College Holds 183rd Commencement for the Class of 2018
By Gauri Mangala, News Editor
For the Gettysburg College’s Class of 2018, the long-awaited day has finally arrived: commencement. Gettysburg’s 183rd commencement represents the culmination of their college careers in which the graduates symbolically exit Pennsylvania Hall through the Beachem Portico, mirroring their entrance during convocation during their first day, marking the end to their undergraduate experience. Hundreds of friends, family, faculty, and staff join to celebrate the hard work of the graduating class.
President Riggs reminded the Class of 2018 of what they have accomplished at Gettysburg, “You have gained skills and confidence in articulating your ideas, you have overcome obstacles, and you have opened yourselves to new ways of thinking.”
“You have engaged in politics and public service, competed on playing fields, participated in and led student organizations, performed on stage, presented your research here on campus and around the world, and helped our community to take steps towards becoming more inclusive. These experiences together have formed your education.”
Provost Christopher Zappe presented the annual Award for Distinguished Teaching to William Bowman, Professor of History and the current holder of the Johnson Distinguished Teaching Professorship in the Humanities, “Bill is the kind of professor who goes out of his way to engage students when they are troubled as well whether they are having difficulty in their academic work or social lives or experiencing difficulties at home.”

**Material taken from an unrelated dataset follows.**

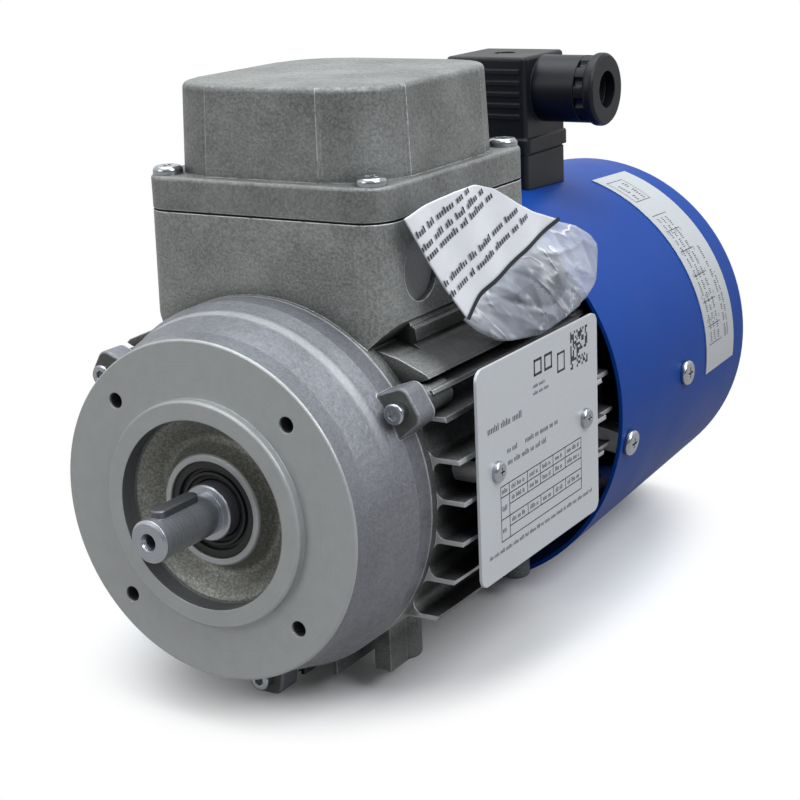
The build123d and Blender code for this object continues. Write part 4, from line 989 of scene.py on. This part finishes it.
def weld(piece, distance):
    """Merge the points that lie together and turn every face outwards."""
    work = bmesh.new()
    work.from_mesh(piece.data)
    bmesh.ops.remove_doubles(work, verts=work.verts, dist=distance)
    bmesh.ops.recalc_face_normals(work, faces=work.faces)
    work.to_mesh(piece.data)
    work.free()


# Each lamp: place, size, power and tint
LAMPS = {
    "Key": ((-0.06, 0.16, 1.0), 1.0, 11.3, (0.94, 0.98, 1.0)),
    "Front": ((-0.5, -0.9, 0.55), 0.6, 2.6, (1.0, 1.0, 0.98)),
    "Fill": ((0.75, -0.10, 0.70), 0.5, 6.1, (0.95, 0.97, 1.0)),
}
LAMP_AIM = Vector((0.0, 0.09, 0.0))

# Floor that holds the shadow: middle and reach of its ellipse in x and y, and rings of the disc, in metres
SHADOW_MIDDLE, SHADOW_REACH = (-0.014, 0.122), (0.094, 0.134)
SHADOW_FADE = (0.5, 1.0)
FLOOR_RINGS = (0.0, 0.2, 0.5, 1.2, 3.0)
FLOOR_BOUNCE = (0.10, 0.10, 0.10, 1)


class MOTOR_OT_stage(bpy.types.Operator):
    """Set up the camera, the soft lights and the pale floor"""

    bl_idname = "motor.stage"
    bl_label = "Stage"

    def execute(self, context):
        settings = context.scene.motor_stage
        scene = context.scene
        # Axes of the view from its azimuth and elevation, then turned about the view by the roll
        az, el, roll = settings.azimuth, settings.elevation, settings.roll
        back = Vector((math.sin(az) * math.cos(el), -math.cos(az) * math.cos(el), math.sin(el)))
        right = Vector((math.cos(az), math.sin(az), 0))
        up = back.cross(right)
        turned_right = math.cos(roll) * right + math.sin(roll) * up
        turned_up = -math.sin(roll) * right + math.cos(roll) * up
        camera = bpy.data.objects.new("Camera", bpy.data.cameras.new("Camera"))
        camera.data.lens = settings.lens
        camera.data.sensor_width = 36.0
        camera.data.clip_start = 0.01
        axes = Matrix((turned_right, turned_up, back)).transposed().to_4x4()
        camera.matrix_world = Matrix.Translation(settings.camera) @ axes
        scene.collection.objects.link(camera)
        scene.camera = camera
        scene.view_settings.view_transform = "Standard"
        self.light_scene(scene)
        self.lay_floor(scene, settings)
        return {"FINISHED"}

    def light_scene(self, scene):
        """White for the camera, a dimmer light that grows upwards and backwards, and three soft lamps."""
        world = bpy.data.worlds.new("Studio")
        scene.world = world
        world.use_nodes = True
        tree = world.node_tree
        path = tree.nodes.new("ShaderNodeLightPath").outputs
        way = parts(tree, add(tree, "ShaderNodeTexCoord").outputs["Generated"])
        back = maths(tree, "ADD", times(tree, way[1], 0.5), way[2])
        soft = smooth(tree, back, -0.6, 0.9, 0.13, 0.62)
        aside = maths(tree, "SUBTRACT", back, times(tree, way[0], 0.3))
        glossy = smooth(tree, aside, -0.5, 0.8, 0.2, 1.0)
        dim = mix_value(tree, path["Is Glossy Ray"], soft, glossy)
        seen = maths(tree, "MAXIMUM", path["Is Camera Ray"], path["Is Transmission Ray"])
        strength = maths(tree, "MAXIMUM", seen, dim)
        background = tree.nodes["Background"]
        background.inputs["Color"].default_value = (1, 1, 1, 1)
        tree.links.new(strength, background.inputs["Strength"])
        for name, (place, size, power, tint) in LAMPS.items():
            data = bpy.data.lights.new(name, "AREA")
            data.size = size
            data.energy = power
            data.color = tint
            lamp = bpy.data.objects.new(name, data)
            turn = (LAMP_AIM - Vector(place)).to_track_quat("-Z", "Y")
            lamp.matrix_world = Matrix.Translation(place) @ turn.to_matrix().to_4x4()
            scene.collection.objects.link(lamp)

    def lay_floor(self, scene, settings):
        """Wide disc at the part's lowest point: it holds the shadow in an ellipse and is white further out."""
        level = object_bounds()[0].z
        radius, turn = np.meshgrid(FLOOR_RINGS, np.linspace(0, 2 * math.pi, 49), indexing="ij")
        points = np.stack([radius * np.cos(turn), 0.1 + radius * np.sin(turn), np.full_like(radius, level)],
                          axis=-1)
        mesh = bpy.data.meshes.new("Floor")
        mesh.from_pydata(points.reshape(-1, 3).tolist(), [], grid_faces(*radius.shape).tolist())
        floor = bpy.data.objects.new("Floor", mesh)
        scene.collection.objects.link(floor)
        material, tree, shader = new_material("Floor", Roughness=0.9, Specular_IOR_Level=0.0)
        path = tree.nodes.new("ShaderNodeLightPath").outputs
        seen = maths(tree, "MAXIMUM", path["Is Camera Ray"], path["Is Transmission Ray"])
        seen = maths(tree, "MAXIMUM", seen, times(tree, path["Is Glossy Ray"], 0.6))
        axes = parts(tree, object_place(tree))
        wide, deep = (maths(tree, "DIVIDE", maths(tree, "SUBTRACT", axis, middle), reach)
                      for axis, middle, reach in zip(axes[:2], SHADOW_MIDDLE, SHADOW_REACH))
        away = maths(tree, "ADD", times(tree, wide, wide), times(tree, deep, deep))
        fade = smooth(tree, away, *SHADOW_FADE)
        near = blend(tree, seen, FLOOR_BOUNCE, rgba(settings.floor))
        tree.links.new(blend(tree, fade, near, (0, 0, 0, 1)), shader.inputs["Base Color"])
        shader.inputs["Emission Color"].default_value = (1, 1, 1, 1)
        glow = times(tree, fade, maths(tree, "MAXIMUM", seen, 0.3))
        tree.links.new(glow, shader.inputs["Emission Strength"])
        mesh.materials.append(material)
        floor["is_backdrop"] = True


OPERATORS = (
    MOTOR_OT_castings,
    MOTOR_OT_cowl,
    MOTOR_OT_plastics,
    MOTOR_OT_metals,
    MOTOR_OT_prints,
    MOTOR_OT_bag,
    MOTOR_OT_stage,
)


class MOTOR_PT_panel(bpy.types.Panel):
    """Sidebar list of the motor's operators"""

    bl_idname = "MOTOR_PT_panel"
    bl_label = "Motor"
    bl_space_type = "VIEW_3D"
    bl_region_type = "UI"
    bl_category = "Motor"

    def draw(self, context):
        for operator in OPERATORS:
            self.layout.operator(operator.bl_idname)


def register():
    for name, group in SETTINGS.items():
        bpy.utils.register_class(group)
        setattr(bpy.types.Scene, name, PointerProperty(type=group))
    for cls in (*OPERATORS, MOTOR_PT_panel):
        bpy.utils.register_class(cls)


def unregister():
    for cls in reversed((*OPERATORS, MOTOR_PT_panel)):
        bpy.utils.unregister_class(cls)
    for name, group in SETTINGS.items():
        delattr(bpy.types.Scene, name)
        bpy.utils.unregister_class(group)


def main():
    register()
    bpy.ops.motor.castings()
    bpy.ops.motor.cowl()
    bpy.ops.motor.plastics()
    bpy.ops.motor.metals()
    bpy.ops.motor.prints()
    bpy.ops.motor.bag()
    bpy.ops.motor.stage()


if __name__ == "__main__":
    main()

Morgan Hubbard ‘18, the senior class speaker, spoke about the varying paths that led students to Gettysburg College, and the direction students will follow afterwards, “Higher education is a privilege. Although we are all gathered here today in the same gowns, the path that got us here look very different. For some, growing up, college was an expectation, not an exception. For others, the fight for admission was grueling and was followed by a fight for the security to accept.”
“I am hopeful that we will all part from our student body knowing the value of our degrees, not just for what is written on the paper, but for what is written in our histories. We are unique in our understanding of the history of Gettysburg for more than a battle, but for a long network of people learning and leading progress beyond this town. I hope that we will value Gettysburg for its good and its bad, work to change the latter, and promote the power of education in creating social change, even in times when fear seems our closest companion.”
Co-chairs of the Senior Class Gift Committee, Alison Pollard ‘18 and Edward Hughes Jr. ‘18 announced that the graduating seniors raised $6,381 for the Gettysburg fund and Orange and Blue club.
Jim Chemel ’71, Chair of the Gettysburg College Board of Trustees, presented the Lavern H. Brenneman Award for Exemplary Volunteer Service to Gettysburg College to Robert H. Joseph Jr. ‘69, saying “his selfless dedication to the College is a bright beacon to future generations of Gettysburgians.”
Chemel went on to present three candidates for honorary degrees: Rebecca Stevens Halstead for the degree of Doctor of Military Science, Francisco J. Nunez for the degree of Doctor of Music, and Howard David Fineman for the degree of Doctor of Humane Letters.
Fineman went on to deliver the keynote speech and spoke about Eisenhower and Lincoln and their association with Gettysburg College, “So what is there about these two men who are associated with Gettysburg and this college and this place that give us hope? They give us guidance. They give us lessons.”
“Abe and Ike were American exceptionalists, deeply so. That was the whole point to them. We owe it to ourselves and the world to merit our gift. You know, we are always going to argue. But we have the freedom of citizenship here in the United States to do so and I would say to all of the foreign students from overseas who are here, if I may say so, and again despite our flaws, what you have seen here at Gettysburg I think is something that is good to take to the rest of the world.”
President Riggs concluded: “Change doesn’t always come easily. You cannot spark change by wishing it upon the world. Rather, you ignite change by giving fully of yourself to something greater. And by inspiring others to do the same. Every one of you has the power and the potential to make a difference.”